*WHAT THIS TASK INVOLVES*.
Repeat each line exactly as it is written.

*DATA*.
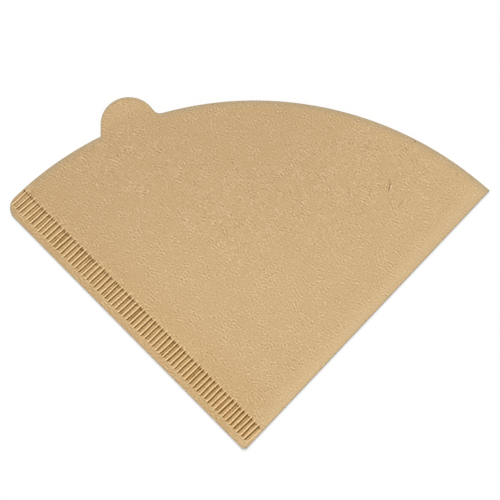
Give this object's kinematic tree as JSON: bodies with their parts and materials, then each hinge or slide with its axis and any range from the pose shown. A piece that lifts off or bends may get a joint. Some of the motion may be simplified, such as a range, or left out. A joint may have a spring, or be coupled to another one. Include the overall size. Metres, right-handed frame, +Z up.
{
  "type": "paper coffee filter",
  "caption": "Cone coffee filter of unbleached paper, folded flat, with a crimped ribbed seam and a round pull tab on its curved rim.",
  "frame": {"origin": "middle of the box round the folded filter, on the face that it lies on", "axes": "+Z up from the lower ply, +Y from the tip to the rim along the middle of the folded cone, +X towards the end of the fold"},
  "size_m": [0.1704, 0.1272, 0.0016],
  "materials": {
    "filter_paper": "unbleached creped paper, matt"
  },
  "bodies": {
    "root": {"paper_filter": "filter_paper"}
  },
  "joints": []
}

*SOLVED EXERCISE*.
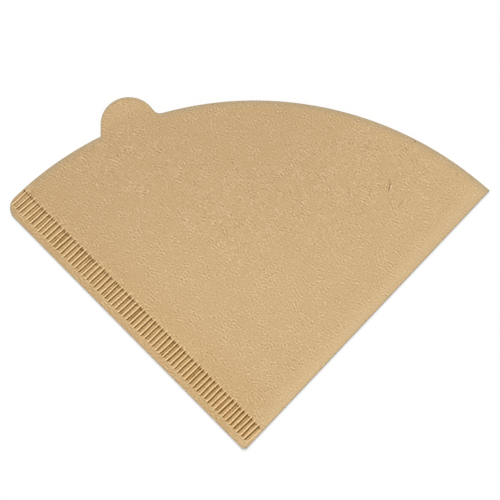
Give this object's kinematic tree as JSON: bodies with their parts and materials, then each hinge or slide with its axis and any range from the pose shown. A piece that lifts off or bends may get a joint. Some of the motion may be simplified, such as a range, or left out. A joint may have a spring, or be coupled to another one. Include the overall size. Metres, right-handed frame, +Z up.
{
  "type": "paper coffee filter",
  "caption": "Cone coffee filter of unbleached paper, folded flat, with a crimped ribbed seam and a round pull tab on its curved rim.",
  "frame": {"origin": "middle of the box round the folded filter, on the face that it lies on", "axes": "+Z up from the lower ply, +Y from the tip to the rim along the middle of the folded cone, +X towards the end of the fold"},
  "size_m": [0.1704, 0.1272, 0.0016],
  "materials": {
    "filter_paper": "unbleached creped paper, matt"
  },
  "bodies": {
    "root": {"paper_filter": "filter_paper"}
  },
  "joints": []
}